Exercise details: What is the number of lines in the data that hold the string "handed"? Reply with that number only.

***** Task data

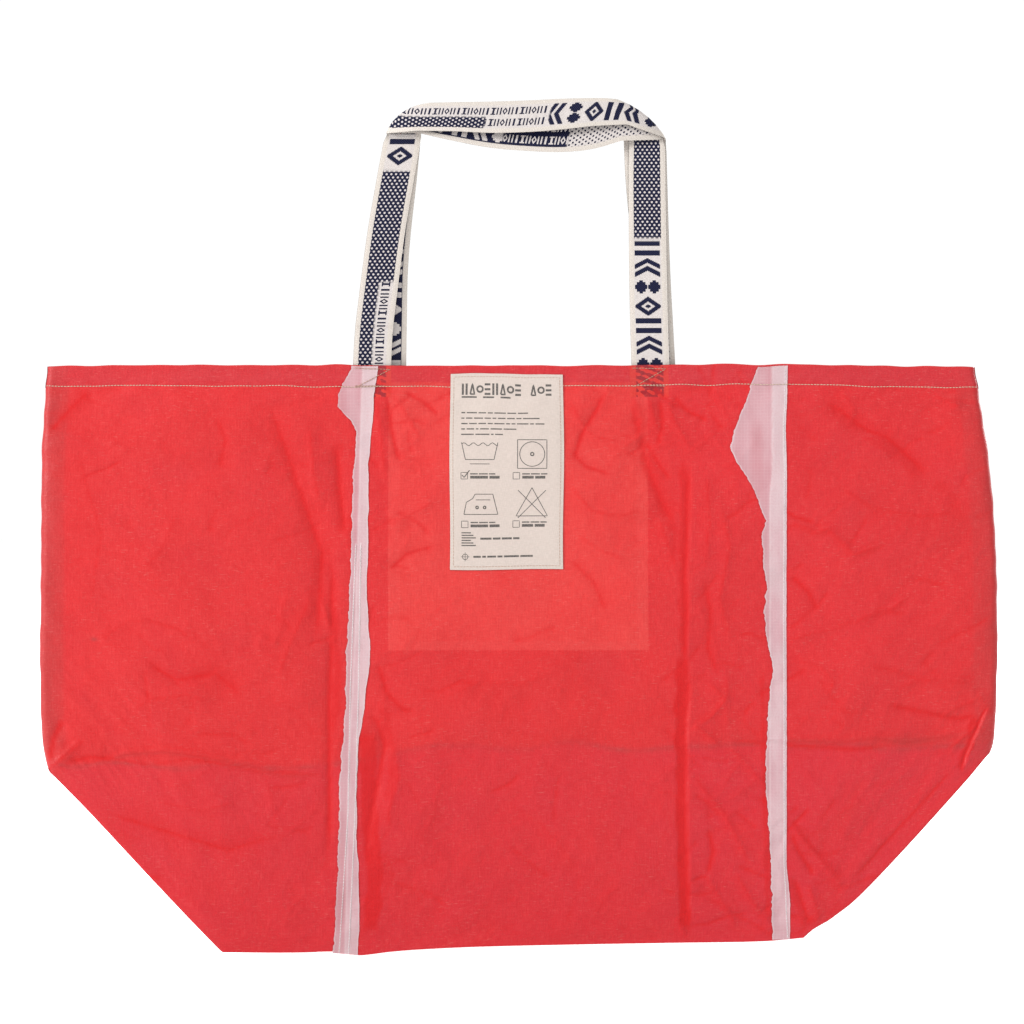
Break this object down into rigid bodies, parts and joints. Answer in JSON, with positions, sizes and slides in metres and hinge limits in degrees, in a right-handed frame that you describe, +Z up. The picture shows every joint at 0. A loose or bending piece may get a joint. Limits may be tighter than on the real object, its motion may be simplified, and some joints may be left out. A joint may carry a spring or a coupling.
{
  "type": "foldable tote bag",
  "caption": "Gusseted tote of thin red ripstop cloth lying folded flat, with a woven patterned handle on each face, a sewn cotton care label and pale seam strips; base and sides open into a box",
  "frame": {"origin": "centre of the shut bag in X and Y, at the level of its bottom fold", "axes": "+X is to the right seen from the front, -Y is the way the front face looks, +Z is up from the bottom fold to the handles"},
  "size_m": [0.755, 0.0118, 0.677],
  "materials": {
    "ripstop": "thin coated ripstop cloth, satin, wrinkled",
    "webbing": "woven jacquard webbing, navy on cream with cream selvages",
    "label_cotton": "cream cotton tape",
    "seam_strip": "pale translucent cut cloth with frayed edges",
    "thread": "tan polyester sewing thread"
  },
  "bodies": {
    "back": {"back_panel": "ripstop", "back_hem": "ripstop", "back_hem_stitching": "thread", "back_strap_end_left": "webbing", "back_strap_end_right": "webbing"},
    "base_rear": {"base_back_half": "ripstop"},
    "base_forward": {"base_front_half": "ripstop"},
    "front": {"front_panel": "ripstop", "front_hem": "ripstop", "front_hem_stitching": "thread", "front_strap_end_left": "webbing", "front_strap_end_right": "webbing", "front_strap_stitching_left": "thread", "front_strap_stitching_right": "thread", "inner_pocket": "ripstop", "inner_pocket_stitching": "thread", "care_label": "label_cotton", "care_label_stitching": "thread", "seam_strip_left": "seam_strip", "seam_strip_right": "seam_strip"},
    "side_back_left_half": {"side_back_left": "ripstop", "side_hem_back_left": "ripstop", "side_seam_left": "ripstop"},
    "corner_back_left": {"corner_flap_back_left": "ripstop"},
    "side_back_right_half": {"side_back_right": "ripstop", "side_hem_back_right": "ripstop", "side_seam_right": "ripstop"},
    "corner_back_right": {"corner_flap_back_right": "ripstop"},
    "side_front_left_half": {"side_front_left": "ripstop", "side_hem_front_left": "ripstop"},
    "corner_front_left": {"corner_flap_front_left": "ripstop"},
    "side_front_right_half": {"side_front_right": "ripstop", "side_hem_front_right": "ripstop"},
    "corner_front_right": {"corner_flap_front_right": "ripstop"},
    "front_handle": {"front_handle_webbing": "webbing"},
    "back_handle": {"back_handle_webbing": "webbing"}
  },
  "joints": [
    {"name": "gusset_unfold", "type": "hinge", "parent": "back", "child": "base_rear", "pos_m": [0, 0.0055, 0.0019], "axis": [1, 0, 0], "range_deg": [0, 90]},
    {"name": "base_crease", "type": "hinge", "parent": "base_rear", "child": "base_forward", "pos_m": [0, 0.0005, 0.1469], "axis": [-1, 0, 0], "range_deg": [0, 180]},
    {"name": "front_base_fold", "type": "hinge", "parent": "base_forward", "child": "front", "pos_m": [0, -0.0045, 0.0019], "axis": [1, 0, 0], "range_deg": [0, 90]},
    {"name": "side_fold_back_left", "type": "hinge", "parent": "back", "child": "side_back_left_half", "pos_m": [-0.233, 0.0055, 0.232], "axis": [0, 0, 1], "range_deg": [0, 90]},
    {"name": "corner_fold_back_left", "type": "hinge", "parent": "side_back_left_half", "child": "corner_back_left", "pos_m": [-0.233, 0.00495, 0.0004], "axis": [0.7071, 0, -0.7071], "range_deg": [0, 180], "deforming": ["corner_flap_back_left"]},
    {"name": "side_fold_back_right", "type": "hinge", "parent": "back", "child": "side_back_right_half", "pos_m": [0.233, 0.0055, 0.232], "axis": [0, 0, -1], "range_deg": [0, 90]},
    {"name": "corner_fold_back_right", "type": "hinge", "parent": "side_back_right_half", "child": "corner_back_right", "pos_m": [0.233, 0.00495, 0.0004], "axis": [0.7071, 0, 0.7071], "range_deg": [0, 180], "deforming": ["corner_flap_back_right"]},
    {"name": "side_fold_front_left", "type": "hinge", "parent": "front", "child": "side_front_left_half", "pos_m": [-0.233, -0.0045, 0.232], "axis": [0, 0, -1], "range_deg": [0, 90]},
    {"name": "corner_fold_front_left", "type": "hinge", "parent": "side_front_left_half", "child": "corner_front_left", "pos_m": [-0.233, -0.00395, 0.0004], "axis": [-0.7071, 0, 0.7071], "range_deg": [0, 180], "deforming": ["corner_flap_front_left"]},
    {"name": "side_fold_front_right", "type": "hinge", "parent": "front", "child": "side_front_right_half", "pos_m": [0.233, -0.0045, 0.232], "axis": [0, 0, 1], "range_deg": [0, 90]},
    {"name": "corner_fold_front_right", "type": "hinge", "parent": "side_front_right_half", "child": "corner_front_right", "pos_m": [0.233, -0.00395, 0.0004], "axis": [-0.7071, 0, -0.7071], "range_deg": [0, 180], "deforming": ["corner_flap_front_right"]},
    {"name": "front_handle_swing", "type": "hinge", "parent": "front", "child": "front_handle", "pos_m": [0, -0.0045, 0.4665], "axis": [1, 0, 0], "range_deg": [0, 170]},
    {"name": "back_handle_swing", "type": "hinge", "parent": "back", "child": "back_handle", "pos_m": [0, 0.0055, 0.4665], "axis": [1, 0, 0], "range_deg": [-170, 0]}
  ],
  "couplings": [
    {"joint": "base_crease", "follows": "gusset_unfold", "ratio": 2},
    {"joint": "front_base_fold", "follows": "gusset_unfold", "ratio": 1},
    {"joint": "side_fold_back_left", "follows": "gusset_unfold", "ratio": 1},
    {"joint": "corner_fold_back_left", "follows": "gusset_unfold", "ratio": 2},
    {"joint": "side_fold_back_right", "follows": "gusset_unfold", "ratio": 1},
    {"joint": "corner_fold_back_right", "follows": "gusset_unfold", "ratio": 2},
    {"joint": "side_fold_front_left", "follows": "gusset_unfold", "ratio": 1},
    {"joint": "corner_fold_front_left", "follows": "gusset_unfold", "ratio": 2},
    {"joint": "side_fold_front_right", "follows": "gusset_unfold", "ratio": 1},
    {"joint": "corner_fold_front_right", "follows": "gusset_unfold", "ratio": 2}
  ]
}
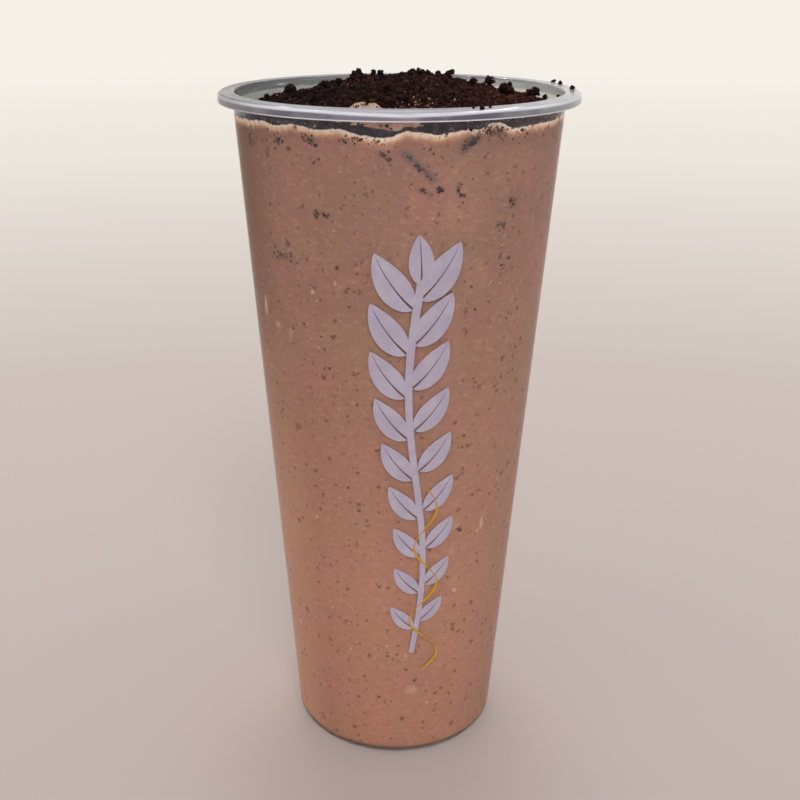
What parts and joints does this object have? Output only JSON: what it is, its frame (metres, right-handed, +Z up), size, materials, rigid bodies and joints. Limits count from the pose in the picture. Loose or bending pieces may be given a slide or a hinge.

**********

Written reply: 2